**WORK TO BE COMPLETED**.
Present each line of the entries below that holds the word "follow".

--- MATERIAL FOR THE TASK ---

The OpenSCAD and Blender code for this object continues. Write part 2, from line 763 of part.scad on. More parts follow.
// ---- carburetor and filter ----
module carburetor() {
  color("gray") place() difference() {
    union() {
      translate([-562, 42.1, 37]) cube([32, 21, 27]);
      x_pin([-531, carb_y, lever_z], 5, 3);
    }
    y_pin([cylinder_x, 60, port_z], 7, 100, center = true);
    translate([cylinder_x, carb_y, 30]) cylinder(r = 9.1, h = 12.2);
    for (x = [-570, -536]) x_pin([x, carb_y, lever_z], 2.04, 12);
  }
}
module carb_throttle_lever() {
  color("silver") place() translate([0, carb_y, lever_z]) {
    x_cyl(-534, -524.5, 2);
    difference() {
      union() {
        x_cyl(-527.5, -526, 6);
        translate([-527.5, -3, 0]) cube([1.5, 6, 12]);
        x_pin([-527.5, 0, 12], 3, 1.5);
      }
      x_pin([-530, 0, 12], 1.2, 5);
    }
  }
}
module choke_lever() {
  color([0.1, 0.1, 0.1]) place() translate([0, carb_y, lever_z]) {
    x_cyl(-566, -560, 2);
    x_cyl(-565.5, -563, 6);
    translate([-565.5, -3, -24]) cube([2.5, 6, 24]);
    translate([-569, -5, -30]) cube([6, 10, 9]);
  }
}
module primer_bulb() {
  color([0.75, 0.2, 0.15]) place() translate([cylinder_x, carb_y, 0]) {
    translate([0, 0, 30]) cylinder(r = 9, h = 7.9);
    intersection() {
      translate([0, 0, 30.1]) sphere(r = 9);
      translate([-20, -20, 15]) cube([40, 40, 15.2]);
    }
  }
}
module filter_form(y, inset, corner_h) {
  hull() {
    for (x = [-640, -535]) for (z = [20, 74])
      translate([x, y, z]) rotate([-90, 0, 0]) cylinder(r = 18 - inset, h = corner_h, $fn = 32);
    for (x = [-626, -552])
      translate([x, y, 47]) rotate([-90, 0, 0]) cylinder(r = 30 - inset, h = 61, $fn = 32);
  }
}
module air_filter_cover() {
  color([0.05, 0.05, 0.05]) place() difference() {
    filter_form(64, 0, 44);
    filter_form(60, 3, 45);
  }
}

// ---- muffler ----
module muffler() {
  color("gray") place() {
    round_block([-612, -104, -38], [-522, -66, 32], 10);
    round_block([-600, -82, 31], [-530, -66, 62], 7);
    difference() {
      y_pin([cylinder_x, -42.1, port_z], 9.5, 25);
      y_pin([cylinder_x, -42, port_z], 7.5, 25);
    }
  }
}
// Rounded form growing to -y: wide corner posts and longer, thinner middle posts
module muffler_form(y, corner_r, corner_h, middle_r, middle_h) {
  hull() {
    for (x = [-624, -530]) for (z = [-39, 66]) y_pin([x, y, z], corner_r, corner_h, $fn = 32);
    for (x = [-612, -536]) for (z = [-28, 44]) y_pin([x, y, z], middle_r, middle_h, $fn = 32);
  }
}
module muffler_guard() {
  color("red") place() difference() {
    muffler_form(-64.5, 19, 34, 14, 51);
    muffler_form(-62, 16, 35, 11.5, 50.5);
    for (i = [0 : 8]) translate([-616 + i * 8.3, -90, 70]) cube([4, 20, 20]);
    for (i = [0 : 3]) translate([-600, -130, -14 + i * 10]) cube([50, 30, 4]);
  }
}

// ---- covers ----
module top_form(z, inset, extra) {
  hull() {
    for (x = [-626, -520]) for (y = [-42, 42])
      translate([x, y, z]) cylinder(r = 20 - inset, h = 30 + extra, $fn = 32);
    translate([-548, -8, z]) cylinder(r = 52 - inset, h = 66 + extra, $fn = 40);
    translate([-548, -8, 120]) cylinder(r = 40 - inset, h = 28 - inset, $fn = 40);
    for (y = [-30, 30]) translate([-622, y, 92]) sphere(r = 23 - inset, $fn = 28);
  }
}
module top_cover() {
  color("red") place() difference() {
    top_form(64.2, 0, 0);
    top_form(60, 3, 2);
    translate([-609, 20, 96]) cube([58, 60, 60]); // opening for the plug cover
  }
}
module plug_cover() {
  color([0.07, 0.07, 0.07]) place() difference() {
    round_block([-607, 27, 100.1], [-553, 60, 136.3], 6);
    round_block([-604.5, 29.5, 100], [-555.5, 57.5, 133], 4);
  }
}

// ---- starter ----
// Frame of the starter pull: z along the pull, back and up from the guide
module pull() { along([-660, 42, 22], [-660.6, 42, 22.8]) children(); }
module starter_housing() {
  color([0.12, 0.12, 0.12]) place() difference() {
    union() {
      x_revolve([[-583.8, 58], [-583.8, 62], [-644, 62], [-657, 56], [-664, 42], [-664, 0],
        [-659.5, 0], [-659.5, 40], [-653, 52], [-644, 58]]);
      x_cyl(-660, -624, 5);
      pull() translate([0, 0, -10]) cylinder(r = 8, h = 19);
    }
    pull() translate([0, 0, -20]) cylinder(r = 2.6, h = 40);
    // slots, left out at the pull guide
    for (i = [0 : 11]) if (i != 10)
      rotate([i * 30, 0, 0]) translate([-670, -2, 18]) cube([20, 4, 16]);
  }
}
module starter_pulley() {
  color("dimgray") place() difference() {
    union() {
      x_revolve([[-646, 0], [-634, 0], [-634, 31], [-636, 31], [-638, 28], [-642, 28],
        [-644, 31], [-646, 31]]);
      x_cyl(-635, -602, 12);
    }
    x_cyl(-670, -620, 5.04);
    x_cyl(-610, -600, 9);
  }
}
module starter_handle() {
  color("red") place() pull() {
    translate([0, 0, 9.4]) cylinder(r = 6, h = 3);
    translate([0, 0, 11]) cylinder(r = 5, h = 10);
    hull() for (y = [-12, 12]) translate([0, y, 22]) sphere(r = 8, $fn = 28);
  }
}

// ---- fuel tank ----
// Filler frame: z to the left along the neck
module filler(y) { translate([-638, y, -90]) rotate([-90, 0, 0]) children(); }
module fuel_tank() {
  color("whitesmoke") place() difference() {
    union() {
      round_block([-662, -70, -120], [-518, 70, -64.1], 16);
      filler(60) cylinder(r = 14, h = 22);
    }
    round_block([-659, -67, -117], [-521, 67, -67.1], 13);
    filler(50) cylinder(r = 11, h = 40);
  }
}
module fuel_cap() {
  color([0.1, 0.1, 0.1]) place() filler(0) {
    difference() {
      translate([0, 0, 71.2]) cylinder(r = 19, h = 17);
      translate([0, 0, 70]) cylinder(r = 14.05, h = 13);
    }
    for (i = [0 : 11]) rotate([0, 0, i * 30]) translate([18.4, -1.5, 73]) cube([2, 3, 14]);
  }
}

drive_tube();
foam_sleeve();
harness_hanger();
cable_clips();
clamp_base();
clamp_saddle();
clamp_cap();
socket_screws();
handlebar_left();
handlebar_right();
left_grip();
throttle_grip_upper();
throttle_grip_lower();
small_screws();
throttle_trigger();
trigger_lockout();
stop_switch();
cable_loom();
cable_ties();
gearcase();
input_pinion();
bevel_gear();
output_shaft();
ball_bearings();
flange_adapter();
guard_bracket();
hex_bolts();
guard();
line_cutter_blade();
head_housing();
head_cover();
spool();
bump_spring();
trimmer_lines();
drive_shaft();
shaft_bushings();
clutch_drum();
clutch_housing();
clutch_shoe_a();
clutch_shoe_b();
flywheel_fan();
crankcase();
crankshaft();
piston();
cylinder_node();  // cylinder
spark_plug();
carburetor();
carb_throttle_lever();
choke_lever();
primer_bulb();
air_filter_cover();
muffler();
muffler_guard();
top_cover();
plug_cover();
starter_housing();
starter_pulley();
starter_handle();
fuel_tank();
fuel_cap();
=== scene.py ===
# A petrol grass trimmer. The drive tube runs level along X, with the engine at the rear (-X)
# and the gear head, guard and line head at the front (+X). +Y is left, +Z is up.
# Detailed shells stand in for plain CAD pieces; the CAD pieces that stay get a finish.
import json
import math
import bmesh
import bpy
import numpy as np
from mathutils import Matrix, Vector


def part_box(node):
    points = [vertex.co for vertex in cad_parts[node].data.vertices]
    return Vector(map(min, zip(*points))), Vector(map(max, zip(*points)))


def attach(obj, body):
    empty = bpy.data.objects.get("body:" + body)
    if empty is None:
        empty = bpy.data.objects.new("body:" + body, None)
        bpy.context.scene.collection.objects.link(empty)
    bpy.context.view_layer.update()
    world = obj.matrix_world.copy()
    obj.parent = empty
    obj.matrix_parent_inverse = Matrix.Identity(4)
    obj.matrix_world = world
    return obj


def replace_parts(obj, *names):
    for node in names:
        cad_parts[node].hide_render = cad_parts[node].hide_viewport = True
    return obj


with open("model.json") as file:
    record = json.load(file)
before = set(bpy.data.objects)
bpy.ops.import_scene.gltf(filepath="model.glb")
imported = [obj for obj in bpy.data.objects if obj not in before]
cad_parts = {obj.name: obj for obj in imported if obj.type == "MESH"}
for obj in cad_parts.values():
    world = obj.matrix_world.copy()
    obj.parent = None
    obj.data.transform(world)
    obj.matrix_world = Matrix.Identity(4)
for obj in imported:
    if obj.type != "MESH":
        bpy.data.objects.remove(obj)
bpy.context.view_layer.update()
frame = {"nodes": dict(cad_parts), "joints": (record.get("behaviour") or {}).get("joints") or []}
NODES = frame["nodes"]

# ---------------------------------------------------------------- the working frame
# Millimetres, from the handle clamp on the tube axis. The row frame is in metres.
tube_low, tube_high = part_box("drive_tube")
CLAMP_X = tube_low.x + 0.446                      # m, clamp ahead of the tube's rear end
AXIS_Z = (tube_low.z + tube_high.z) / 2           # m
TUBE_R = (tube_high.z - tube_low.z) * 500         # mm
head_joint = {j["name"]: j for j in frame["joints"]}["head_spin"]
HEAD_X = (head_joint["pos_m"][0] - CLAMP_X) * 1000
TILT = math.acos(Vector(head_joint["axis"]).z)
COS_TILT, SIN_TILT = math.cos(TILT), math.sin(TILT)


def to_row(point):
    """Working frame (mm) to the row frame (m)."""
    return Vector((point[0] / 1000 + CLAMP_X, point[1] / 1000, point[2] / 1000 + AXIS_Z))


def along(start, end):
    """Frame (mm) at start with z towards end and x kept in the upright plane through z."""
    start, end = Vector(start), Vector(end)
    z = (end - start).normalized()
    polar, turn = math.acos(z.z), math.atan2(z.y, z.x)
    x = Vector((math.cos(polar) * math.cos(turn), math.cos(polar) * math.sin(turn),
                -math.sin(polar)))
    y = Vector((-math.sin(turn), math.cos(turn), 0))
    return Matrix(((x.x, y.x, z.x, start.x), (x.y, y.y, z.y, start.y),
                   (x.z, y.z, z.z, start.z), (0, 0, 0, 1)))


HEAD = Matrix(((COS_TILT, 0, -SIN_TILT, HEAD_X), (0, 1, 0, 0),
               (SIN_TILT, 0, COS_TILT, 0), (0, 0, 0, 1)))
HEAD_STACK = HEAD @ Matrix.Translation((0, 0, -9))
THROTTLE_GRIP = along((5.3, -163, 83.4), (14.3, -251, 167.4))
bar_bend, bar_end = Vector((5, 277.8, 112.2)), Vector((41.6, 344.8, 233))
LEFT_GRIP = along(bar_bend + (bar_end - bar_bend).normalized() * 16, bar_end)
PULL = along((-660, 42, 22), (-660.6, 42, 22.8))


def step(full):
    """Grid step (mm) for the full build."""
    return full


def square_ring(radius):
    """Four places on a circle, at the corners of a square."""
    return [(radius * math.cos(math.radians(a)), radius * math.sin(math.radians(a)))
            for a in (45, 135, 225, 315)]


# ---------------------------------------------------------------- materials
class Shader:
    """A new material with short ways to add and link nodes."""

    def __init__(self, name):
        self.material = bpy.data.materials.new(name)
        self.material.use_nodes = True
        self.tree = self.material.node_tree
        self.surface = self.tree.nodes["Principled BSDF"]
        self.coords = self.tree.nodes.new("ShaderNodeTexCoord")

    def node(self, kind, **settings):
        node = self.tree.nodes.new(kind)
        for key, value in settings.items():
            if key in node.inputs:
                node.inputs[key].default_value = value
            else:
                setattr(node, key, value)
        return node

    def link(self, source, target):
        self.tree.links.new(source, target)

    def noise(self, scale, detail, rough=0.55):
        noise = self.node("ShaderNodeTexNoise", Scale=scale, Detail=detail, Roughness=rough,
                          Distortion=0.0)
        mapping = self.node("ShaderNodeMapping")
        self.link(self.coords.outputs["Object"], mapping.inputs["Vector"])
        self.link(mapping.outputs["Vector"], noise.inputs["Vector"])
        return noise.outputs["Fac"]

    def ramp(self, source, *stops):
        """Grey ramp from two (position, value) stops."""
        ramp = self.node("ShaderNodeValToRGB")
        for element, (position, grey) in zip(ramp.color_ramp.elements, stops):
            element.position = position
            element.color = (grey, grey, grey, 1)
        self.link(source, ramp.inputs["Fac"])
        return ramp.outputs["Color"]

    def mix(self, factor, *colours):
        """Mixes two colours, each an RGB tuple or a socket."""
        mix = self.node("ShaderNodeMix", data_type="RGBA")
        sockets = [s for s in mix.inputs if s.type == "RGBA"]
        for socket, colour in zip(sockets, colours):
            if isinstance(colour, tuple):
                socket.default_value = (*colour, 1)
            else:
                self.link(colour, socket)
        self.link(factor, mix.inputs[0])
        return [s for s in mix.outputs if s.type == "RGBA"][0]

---
--- MATERIAL FOR THE TASK ---

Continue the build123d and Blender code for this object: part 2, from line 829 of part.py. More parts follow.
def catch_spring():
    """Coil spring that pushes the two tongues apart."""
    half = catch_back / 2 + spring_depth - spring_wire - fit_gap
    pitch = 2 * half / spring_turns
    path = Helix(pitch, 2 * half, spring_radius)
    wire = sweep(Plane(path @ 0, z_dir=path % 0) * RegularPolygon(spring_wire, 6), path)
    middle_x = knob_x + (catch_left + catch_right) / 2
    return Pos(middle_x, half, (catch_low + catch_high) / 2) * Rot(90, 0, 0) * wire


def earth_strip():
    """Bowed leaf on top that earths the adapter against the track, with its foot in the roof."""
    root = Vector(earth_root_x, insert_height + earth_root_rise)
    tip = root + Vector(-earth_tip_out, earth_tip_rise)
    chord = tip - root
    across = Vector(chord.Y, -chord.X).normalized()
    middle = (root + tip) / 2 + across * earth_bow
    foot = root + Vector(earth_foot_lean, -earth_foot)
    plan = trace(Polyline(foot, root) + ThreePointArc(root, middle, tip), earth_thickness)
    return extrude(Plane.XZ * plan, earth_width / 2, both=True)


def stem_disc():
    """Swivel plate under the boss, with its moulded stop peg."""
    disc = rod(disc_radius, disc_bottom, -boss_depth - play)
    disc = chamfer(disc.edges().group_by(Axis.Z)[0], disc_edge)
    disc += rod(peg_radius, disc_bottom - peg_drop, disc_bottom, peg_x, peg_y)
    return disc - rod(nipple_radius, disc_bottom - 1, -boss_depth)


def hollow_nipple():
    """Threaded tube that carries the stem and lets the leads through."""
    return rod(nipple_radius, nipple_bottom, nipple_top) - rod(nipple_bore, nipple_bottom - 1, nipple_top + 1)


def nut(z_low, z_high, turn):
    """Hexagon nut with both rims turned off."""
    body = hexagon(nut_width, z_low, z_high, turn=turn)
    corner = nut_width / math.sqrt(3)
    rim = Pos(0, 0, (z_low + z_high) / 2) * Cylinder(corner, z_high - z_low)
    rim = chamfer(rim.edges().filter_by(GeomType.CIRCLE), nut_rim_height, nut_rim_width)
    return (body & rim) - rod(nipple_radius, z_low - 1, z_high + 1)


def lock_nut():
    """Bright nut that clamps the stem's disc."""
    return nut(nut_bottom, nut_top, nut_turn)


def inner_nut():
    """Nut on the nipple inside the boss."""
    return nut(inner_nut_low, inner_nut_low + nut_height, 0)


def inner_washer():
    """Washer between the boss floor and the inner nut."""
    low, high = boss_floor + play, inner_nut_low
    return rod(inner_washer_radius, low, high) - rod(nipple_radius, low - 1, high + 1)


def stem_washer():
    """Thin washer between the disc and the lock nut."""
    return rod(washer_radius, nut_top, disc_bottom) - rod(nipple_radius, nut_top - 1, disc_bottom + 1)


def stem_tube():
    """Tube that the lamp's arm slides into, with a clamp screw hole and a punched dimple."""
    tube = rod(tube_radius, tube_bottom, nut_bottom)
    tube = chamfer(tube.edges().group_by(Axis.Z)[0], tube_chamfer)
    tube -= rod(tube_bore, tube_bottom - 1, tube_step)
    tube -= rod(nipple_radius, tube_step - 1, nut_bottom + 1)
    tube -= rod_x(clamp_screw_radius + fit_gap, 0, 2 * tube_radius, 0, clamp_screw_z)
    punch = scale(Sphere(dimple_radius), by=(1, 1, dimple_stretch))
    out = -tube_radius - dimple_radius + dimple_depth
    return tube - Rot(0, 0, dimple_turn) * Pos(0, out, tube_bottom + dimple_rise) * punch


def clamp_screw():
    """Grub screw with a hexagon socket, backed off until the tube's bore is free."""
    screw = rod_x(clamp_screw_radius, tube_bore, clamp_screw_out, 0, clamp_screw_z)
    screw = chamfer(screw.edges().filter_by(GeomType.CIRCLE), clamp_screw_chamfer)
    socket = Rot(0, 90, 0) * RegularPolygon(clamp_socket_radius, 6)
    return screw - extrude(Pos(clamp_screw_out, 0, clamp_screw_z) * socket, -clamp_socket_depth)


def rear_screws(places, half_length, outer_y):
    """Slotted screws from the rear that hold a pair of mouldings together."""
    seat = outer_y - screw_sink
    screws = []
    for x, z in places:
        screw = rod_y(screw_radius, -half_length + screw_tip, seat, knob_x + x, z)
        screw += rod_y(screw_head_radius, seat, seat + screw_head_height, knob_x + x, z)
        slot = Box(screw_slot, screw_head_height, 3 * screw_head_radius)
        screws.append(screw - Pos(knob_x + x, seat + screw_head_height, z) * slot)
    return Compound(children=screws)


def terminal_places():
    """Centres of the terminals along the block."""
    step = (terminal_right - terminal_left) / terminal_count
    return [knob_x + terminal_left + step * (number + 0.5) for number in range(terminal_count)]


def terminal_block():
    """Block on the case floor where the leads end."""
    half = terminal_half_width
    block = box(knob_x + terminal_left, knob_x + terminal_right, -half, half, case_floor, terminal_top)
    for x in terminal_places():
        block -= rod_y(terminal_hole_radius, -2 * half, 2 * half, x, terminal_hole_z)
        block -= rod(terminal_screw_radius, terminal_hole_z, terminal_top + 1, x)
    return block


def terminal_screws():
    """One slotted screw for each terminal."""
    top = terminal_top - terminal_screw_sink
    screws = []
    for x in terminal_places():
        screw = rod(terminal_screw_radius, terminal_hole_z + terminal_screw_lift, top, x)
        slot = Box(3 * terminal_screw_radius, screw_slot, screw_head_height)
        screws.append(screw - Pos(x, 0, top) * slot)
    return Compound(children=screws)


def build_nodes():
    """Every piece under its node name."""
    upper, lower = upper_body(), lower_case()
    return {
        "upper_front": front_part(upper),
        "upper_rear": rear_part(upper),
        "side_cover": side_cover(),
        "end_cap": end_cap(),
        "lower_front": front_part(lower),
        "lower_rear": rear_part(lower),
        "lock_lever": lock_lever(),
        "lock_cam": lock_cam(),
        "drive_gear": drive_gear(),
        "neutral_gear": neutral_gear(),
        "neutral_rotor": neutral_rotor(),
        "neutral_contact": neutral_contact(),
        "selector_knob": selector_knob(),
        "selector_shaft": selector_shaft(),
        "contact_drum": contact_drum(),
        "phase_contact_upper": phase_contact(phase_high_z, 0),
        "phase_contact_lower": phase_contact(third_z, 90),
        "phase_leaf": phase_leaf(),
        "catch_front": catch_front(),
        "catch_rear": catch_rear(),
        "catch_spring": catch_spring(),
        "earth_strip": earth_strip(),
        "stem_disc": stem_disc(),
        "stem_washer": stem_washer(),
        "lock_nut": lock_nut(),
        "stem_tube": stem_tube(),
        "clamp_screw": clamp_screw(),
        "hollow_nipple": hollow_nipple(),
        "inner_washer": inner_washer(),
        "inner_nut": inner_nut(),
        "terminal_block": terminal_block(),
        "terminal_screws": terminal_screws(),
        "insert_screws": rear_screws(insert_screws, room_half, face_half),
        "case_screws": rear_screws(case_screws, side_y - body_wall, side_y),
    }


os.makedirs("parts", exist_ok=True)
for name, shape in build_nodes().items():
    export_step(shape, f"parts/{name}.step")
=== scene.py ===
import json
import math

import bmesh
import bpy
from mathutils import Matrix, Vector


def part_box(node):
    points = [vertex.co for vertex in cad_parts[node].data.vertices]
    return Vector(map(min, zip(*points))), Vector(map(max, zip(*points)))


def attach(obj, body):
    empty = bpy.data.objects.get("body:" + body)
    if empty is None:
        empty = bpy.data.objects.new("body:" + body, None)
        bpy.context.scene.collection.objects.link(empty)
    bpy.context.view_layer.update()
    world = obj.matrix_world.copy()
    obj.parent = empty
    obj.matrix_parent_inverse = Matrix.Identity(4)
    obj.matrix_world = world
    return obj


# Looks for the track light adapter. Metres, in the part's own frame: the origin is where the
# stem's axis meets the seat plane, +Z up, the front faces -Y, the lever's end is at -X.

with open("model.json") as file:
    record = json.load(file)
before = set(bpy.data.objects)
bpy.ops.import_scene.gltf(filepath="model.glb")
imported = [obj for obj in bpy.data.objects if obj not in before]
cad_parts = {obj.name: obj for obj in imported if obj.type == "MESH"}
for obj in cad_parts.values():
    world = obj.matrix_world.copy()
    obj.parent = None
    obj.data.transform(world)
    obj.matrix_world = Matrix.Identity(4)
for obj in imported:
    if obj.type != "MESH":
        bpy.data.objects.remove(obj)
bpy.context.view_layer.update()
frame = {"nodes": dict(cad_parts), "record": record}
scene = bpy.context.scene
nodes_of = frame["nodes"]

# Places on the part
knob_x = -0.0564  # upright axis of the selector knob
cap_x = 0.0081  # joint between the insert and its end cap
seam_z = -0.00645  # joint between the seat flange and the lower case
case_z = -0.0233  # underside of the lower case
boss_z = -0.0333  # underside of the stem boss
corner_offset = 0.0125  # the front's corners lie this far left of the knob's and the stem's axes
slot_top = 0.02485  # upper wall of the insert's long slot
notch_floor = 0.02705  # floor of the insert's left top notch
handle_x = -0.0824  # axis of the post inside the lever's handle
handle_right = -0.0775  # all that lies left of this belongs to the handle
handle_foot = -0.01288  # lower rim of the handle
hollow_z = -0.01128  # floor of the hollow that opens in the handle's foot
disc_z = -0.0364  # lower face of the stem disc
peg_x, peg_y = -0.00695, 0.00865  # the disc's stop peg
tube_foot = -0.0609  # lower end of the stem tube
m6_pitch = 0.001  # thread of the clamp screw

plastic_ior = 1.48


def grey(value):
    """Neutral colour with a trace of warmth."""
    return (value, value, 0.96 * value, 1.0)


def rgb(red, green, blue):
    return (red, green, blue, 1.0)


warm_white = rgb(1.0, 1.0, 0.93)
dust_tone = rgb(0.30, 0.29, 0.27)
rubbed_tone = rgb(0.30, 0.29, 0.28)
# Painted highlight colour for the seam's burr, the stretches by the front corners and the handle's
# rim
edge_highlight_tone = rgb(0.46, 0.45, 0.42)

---

**ANSWER FOR THIS EXERCISE**.
The OpenSCAD and Blender code for this object continues. Write part 2, from line 763 of part.scad on. More parts follow.
Continue the build123d and Blender code for this object: part 2, from line 829 of part.py. More parts follow.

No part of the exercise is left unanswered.